In order to facilitate the above, establishing close cooperation between European Universities and national ministries responsible for higher education is a top priority.
A dedicated open and competitive EU funding programme for Higher Education Institutions to apply for setting up, running and offering scholarships for their “European Degree”
We would advocate for a quality label linked to a newly established, dedicated funding instrument for the “European degree”. However, this should not be mandatory for awarding the “European degree”. Accreditation via the simplified European Approach should be sufficient. The funding, however, can provide an important incentive to reward the effort of universities in the setting up and sustainability of their “European Degree”. It should be awarded based on a peer review process for evaluating bottom-up bids for competitive funding, thereby implemented along the lines of EMJMDs and EJDs, but dedicated to the “European degree” certificate. The quality label will provide further incentive for national legislators to work towards flexibility for this highly attractive instrument.

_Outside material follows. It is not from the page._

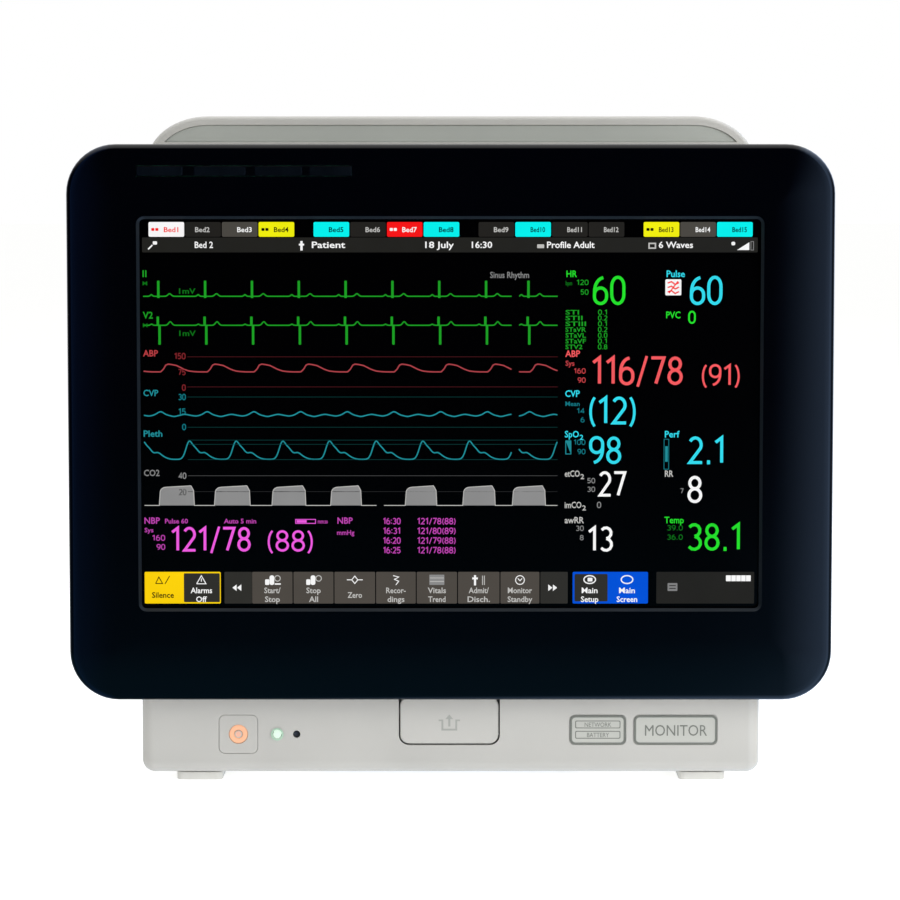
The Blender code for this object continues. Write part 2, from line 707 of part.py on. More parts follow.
def make_side_connectors():
    panel = block("connector_panel", PANEL_X, (56, 144), (58, 212))
    for name, (z, radius, bore, material) in PORTS.items():
        cut(panel, cylinder(name + "_way", (middle(PANEL_X), PORT_D, z), X, radius + GAP, 10, 24))
        port = cylinder(name, (-121.5, PORT_D, z), X, radius, 18, 24)
        join(port, cylinder(name + "_flange", (-131.75, PORT_D, z), X, radius + 2, 2.5, 24))
        if name == "nbp_connector":
            join(port, cylinder("hose_nipple", (-106, PORT_D, z), X, 2.6, 16, 12))
        cut(port, cylinder(name + "_bore", (-126.5, PORT_D, z), X, bore, 17, 20))
        finish(port, material)
    finish(panel, "panel")

    board = block("measurement_board", (-108, -106.4), (56, 144), (58, 212))
    cut(board, cylinder("nipple_way", (-107, PORT_D, PORTS["nbp_connector"][0]), X, 3.6, 8, 12))
    join(board, block("front_end_chip", (-106.8, -103), (68, 90), (160, 182)),
         block("isolation_block", (-106.8, -99), (115, 135), (70, 90)))
    finish(board, "board")


def make_socket(name, depth, hollows):
    """A socket body that passes through the bay's floor, with hollows open to the back."""
    x, z, half_x, half_z = SOCKETS[name]
    back = SOCKET_BAY["floor"] + 1.5
    body = block(name, around(x, half_x - GAP), (back - depth, back), around(z, half_z - GAP))
    for number, (off_x, off_z, wide, high, deep) in enumerate(hollows):
        span = (back - deep, back + 2)
        cut(body, block(f"{name}_hollow_{number}", around(x + off_x, wide / 2), span, around(z + off_z, high / 2)))
    return body


def make_rear_sockets():
    x, z, half_x, half_z = SOCKETS["ac_inlet"]
    inlet = make_socket("ac_inlet", 23, [])
    flange = (SOCKET_BAY["floor"] + GAP, SOCKET_BAY["floor"] + 3)
    join(inlet, tile("inlet_flange", around(x, half_x + 2.5), flange, around(z, half_z + 2.5), 3.0))
    cut(inlet, tile("inlet_hollow", around(x, 12), (165, 190), around(z, 8), 3.0))
    join(inlet, *[block(f"inlet_pin_{number}", around(x + off, 1.0), (164, 174), around(z, 2.0))
                  for number, off in enumerate((-7, 0, 7))])
    finish(inlet, "dark")
    finish(make_socket("lan_socket", 21, [(0, 0, 12, 10, 14)]), "steel")
    finish(make_socket("usb_socket", 18, [(0, -3.6, 12, 5.0, 13), (0, 3.6, 12, 5.0, 13)]), "steel")
    finish(make_socket("video_socket", 14, [(0, 0, 30, 8, 8)]), "steel")

    post = cylinder("earth_post", (EARTH_X, 176, EARTH_Z), D, 4.0, 12, 16)
    join(post, cylinder("earth_collar", (EARTH_X, 182.3, EARTH_Z), D, 6.0, 2.0, 6),
         cylinder("earth_pin", (EARTH_X, 184.2, EARTH_Z), D, 3.0, 5.0, 16))
    finish(post, "steel")


# ---------------------------------------------------------------- electronics

def make_chassis():
    plate = block("chassis_plate", (-124, 124), (42, 43.2), (38.4, 214))
    join(plate, block("chassis_foot", (-124, 124), (42, 100), (38.4, 39.6)))
    cut(plate, *[block(f"chassis_hole_{side}", around(side * 80, 25), (40, 46), (120, 190)) for side in (-1, 1)])
    finish(plate, "steel")


def make_electronics():
    board = block("main_board", (-98, 62), (50, 51.6), (60, 206))
    join(board, block("processor", (-22, 14), (51, 54.4), (136, 172)),
         block("memory", (26, 54), (51, 54), (140, 168)),
         block("board_socket", (-90, -70), (51, 58), (66, 76)),
         block("power_inductor", (20, 36), (51, 59), (76, 92)))
    finish(board, "board")

    sink = block("heat_sink", (-34, 26), (54.7, 58), (124, 184))
    fins = row_of_blocks("fins", (-34, -32), (57, 78), (124, 184), (8.2857, 0, 0), 8)
    finish(join(sink, fins), "aluminium")

    supply = block("power_supply", (-88, 50), (102, 157), (42, 92))
    cut(supply, row_of_blocks("supply_vents", (-78, -75), (110, 150), (88, 95), (9, 0, 0), 14))
    finish(supply, "aluminium")

    pump = cylinder("nbp_pump", (-45, 115, 130), Z, 15, 34, 24)
    join(pump, cylinder("pump_motor", (-45, 115, 155), Z, 12, 20, 24),
         block("pump_foot", (-62, -28), (104, 126), (108, 114)))
    finish(pump, "dark")
    valve = block("nbp_valve_block", (-94, -30), (98, 128), (172, 194))
    join(valve, cylinder("valve_coil", (-45, 113, 198), Z, 8, 12, 16), cylinder("valve_coil_2", (-68, 113, 198), Z, 8, 12, 16))
    finish(valve, "aluminium")
    hose = tube("nbp_hose", smooth_route([(-97.6, 100, 134), (-91, 100, 135), (-82, 102, 146),
                                          (-79, 106, 158), (-79, 108, 171.6)]), 3.0)
    finish(hose, "hose")

    x, z = SPEAKER
    speaker = cylinder("speaker", (x, 182.6, z), D, 18, 3.2, 32)
    join(speaker, cylinder("speaker_cone", (x, 177, z), D, 10, 10, 24, end_radius=17),
         cylinder("speaker_magnet", (x, 169, z), D, 12, 8, 24))
    finish(speaker, "dark")


# ---------------------------------------------------------------- assembly

empty_the_scene()
PARTS = add_collection("patient_monitor")
CUTTERS = add_collection("patient_monitor_cutters")
MATERIALS = add_materials()

make_front_bezel()
make_screen_stack()
make_alarm_lamps()
make_display_rear_shell()
make_rear_housing()
make_rear_screws()
make_carry_handle()
make_base_tray()
make_lamps_and_sensor()
make_power_button()
make_release()
make_mount_plate()
make_feet()
make_battery()
make_recorder()
make_side_connectors()
make_rear_sockets()
make_chassis()
make_electronics()
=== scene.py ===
"""Looks of the bedside patient monitor: fine shells, screen picture, sockets and materials.

Lengths are in millimetres and become metres where meshes are made. A place is (x, d, z): x to
the viewer's right, d the depth behind the bezel's front face, z the height above the floor.
"""
import json
import math

import bmesh
import bpy
from mathutils import Matrix, Vector

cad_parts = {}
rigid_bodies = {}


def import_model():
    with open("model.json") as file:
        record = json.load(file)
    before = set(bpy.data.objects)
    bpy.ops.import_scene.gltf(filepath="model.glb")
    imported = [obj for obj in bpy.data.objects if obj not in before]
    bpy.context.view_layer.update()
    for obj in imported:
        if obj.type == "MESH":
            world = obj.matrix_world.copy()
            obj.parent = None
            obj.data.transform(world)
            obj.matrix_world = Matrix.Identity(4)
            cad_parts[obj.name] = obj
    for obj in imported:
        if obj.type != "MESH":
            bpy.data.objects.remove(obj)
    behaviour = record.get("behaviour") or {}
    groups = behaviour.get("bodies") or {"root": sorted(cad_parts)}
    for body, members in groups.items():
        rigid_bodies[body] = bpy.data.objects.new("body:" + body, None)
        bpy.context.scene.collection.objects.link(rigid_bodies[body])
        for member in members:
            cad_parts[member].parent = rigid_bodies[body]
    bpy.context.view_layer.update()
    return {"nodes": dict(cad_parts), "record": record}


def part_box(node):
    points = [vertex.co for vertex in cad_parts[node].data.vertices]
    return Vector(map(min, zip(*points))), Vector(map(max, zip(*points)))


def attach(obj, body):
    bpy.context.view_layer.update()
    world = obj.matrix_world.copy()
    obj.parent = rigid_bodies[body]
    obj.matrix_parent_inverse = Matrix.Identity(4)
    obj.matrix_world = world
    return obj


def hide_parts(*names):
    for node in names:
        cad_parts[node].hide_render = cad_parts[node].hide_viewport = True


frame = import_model()

MM = 0.001
X, D, Z = 0, 1, 2
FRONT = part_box("front_bezel")[0].y / MM
MONITOR = "monitor"


# ---------------------------------------------------------------- places

def spans(node):
    """A CAD node's spans along x, d and z, in millimetres."""
    low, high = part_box(node)
    return (low.x / MM, high.x / MM), (low.y / MM - FRONT, high.y / MM - FRONT), (low.z / MM, high.z / MM)


def place(x, d, z):
    return Vector((x, d + FRONT, z)) * MM


def middle(span):
    return (span[0] + span[1]) / 2


def half(span):
    return (span[1] - span[0]) / 2


def around(centre, reach):
    return (centre - reach, centre + reach)


def grown(span, by):
    return (span[0] - by, span[1] + by)


# ---------------------------------------------------------------- mesh tools

def add_object(name, mesh, location=(0, 0, 0)):
    item = bpy.data.objects.new(name, mesh)
    item.location = location
    bpy.context.scene.collection.objects.link(item)
    return item


def mesh_from(bm, name):
    mesh = bpy.data.meshes.new(name)
    bm.to_mesh(mesh)
    bm.free()
    return mesh


def block(name, x, d, z):
    bm = bmesh.new()
    size = Vector((x[1] - x[0], d[1] - d[0], z[1] - z[0])) * MM
    bmesh.ops.create_cube(bm, size=1.0, matrix=Matrix.Diagonal((*size, 1.0)))
    return add_object(name, mesh_from(bm, name), place(middle(x), middle(d), middle(z)))


TURNS = {X: Matrix.Rotation(math.radians(90), 4, "Y"),
         D: Matrix.Rotation(math.radians(-90), 4, "X"),
         Z: Matrix.Identity(4)}


def cylinder(name, centre, axis, radius, length, sides=48, end_radius=None):
    bm = bmesh.new()
    bmesh.ops.create_cone(bm, cap_ends=True, segments=sides, radius1=radius * MM,
                          radius2=(radius if end_radius is None else end_radius) * MM,
                          depth=length * MM, matrix=TURNS[axis])
    return add_object(name, mesh_from(bm, name), place(*centre))


def runs_along(axis):
    def chosen(edge):
        run = edge.verts[1].co - edge.verts[0].co
        return abs(abs(run[axis]) - run.length) < 1e-7
    return chosen


def on_side(item, axis, sign):
    limit = max(sign * vert.co[axis] for vert in item.data.vertices)

    def chosen(edge):
        return all(sign * vert.co[axis] > limit - 1e-6 for vert in edge.verts)
    return chosen


def round_edges(item, radius, segments, chosen):
    bm = bmesh.new()
    bm.from_mesh(item.data)
    edges = [edge for edge in bm.edges if chosen(edge)]
    bmesh.ops.bevel(bm, geom=edges, offset=radius * MM, segments=segments, profile=0.5,
                    affect="EDGES", clamp_overlap=False)
    bm.to_mesh(item.data)
    bm.free()
    return item


def tile(name, x, d, z, corner, segments=6, axis=D):
    """A box whose four edges along one axis are rounded."""
    return round_edges(block(name, x, d, z), corner, segments, runs_along(axis))


def tapered_tile(name, x, d, z, corner, back_x, back_z, segments=12):
    """A rounded box whose back face has its own size."""
    item = tile(name, x, d, z, corner, segments)
    for vert in item.data.vertices:
        if vert.co.y > 0:
            vert.co.x *= half(back_x) / half(x)
            vert.co.z = vert.co.z * half(back_z) / half(z) + (middle(back_z) - middle(z)) * MM
    return item


def arc(cx, cz, rx, rz, start, stop, steps=7):
    """Points on a round stretch from one angle to another, in degrees."""
    angles = [math.radians(start + (stop - start) * step / steps) for step in range(steps + 1)]
    return [(cx + rx * math.cos(angle), cz + rz * math.sin(angle)) for angle in angles]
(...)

By implementing the defined measures – for a working European approach in all countries, for flexible national legislation when forming a European programme, mutual recognition and trust so that accreditation in one country suffices for all, and for competitive financing as a quality enabler and incentive to form “European degrees” – Europe’s Higher Education Institutions will be empowered to develop the next generation of programmes that truly contribute to Europe’s global competitiveness. Our proposal is that short-term efforts focus on these measures before the necessity of more ambitious plans can be assessed, such as developing a European accreditation agency or a move towards EU competence in awarding degrees.